Data section »
- - - - - - -

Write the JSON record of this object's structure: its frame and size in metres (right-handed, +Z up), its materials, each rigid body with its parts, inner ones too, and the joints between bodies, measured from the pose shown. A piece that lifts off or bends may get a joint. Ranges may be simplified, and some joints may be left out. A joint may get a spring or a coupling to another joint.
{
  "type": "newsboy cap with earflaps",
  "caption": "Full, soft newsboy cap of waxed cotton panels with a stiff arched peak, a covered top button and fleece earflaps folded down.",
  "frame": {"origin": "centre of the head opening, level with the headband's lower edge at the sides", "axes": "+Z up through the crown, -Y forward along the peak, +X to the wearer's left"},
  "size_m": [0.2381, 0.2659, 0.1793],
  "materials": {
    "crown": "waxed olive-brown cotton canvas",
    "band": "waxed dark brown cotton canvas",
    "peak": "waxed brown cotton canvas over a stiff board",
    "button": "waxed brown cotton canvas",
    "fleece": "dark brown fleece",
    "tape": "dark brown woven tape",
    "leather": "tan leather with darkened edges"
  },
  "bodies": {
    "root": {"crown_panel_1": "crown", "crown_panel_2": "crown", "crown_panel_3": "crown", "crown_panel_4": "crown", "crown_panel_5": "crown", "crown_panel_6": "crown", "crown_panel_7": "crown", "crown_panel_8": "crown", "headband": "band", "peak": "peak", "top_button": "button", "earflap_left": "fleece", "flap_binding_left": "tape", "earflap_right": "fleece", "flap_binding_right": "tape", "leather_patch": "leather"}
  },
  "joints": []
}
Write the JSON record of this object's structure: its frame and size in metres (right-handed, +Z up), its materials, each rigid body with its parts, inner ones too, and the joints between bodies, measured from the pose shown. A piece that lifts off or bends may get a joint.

- - - - - - -

What is asked » Repeat each record exactly. Omit nothing.

Complete response »
Write the JSON record of this object's structure: its frame and size in metres (right-handed, +Z up), its materials, each rigid body with its parts, inner ones too, and the joints between bodies, measured from the pose shown. A piece that lifts off or bends may get a joint. Ranges may be simplified, and some joints may be left out. A joint may get a spring or a coupling to another joint.
{
  "type": "newsboy cap with earflaps",
  "caption": "Full, soft newsboy cap of waxed cotton panels with a stiff arched peak, a covered top button and fleece earflaps folded down.",
  "frame": {"origin": "centre of the head opening, level with the headband's lower edge at the sides", "axes": "+Z up through the crown, -Y forward along the peak, +X to the wearer's left"},
  "size_m": [0.2381, 0.2659, 0.1793],
  "materials": {
    "crown": "waxed olive-brown cotton canvas",
    "band": "waxed dark brown cotton canvas",
    "peak": "waxed brown cotton canvas over a stiff board",
    "button": "waxed brown cotton canvas",
    "fleece": "dark brown fleece",
    "tape": "dark brown woven tape",
    "leather": "tan leather with darkened edges"
  },
  "bodies": {
    "root": {"crown_panel_1": "crown", "crown_panel_2": "crown", "crown_panel_3": "crown", "crown_panel_4": "crown", "crown_panel_5": "crown", "crown_panel_6": "crown", "crown_panel_7": "crown", "crown_panel_8": "crown", "headband": "band", "peak": "peak", "top_button": "button", "earflap_left": "fleece", "flap_binding_left": "tape", "earflap_right": "fleece", "flap_binding_right": "tape", "leather_patch": "leather"}
  },
  "joints": []
}
Write the JSON record of this object's structure: its frame and size in metres (right-handed, +Z up), its materials, each rigid body with its parts, inner ones too, and the joints between bodies, measured from the pose shown. A piece that lifts off or bends may get a joint.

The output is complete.